Tragic cases such as confrontations and collisions with police causing the deaths of 17-year-old Mehdi Bouda in August 2019 and 19-year-old Adil Charrot in April 2020 have exacerbated the “us and them” feeling.

While Slosse said the police is not “an occupying force, but part of the neighbourhood”, Mouani, who grew up in the Cité Modèle in Laeken, is not convinced.

"At the police academy there is a course on diversity, but it is voluntary," he said. "Make it mandatory.
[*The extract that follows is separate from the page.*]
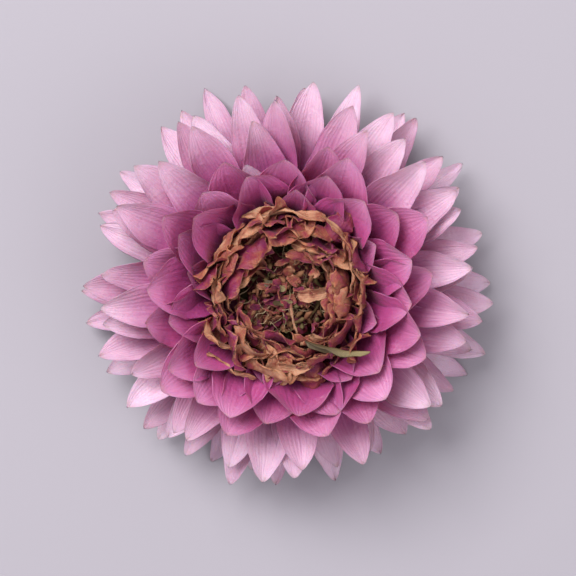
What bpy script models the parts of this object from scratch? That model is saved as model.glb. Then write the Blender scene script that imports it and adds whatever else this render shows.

Officers should go out with neighbourhood organisations or street workers for a few weeks.

"There are certainly officers who mean well, but there is also a group that joins the police for the adrenaline rush they get once they have a helmet on and can wave their baton."

He added that it should also be questioned why so many officers from different ethnic backgrounds leave the police after a few years.

At the parliamentary hearing, MP Celia Groothedde (Groen) also noted the ingrained mistrust of the police from what she has heard from Peterbos and other Anderlecht neighbourhoods plagued by drug trafficking. Young people with a migration background feel targeted by the police, she said.

She said the priority should be strengthened cooperation between the police and civil society.

She praised community organisations such as SAAMO Brussels that aim to fight exclusion, which mediates between the forces of the law and residents of Peterbos, which has seen many incidents due to drug wars.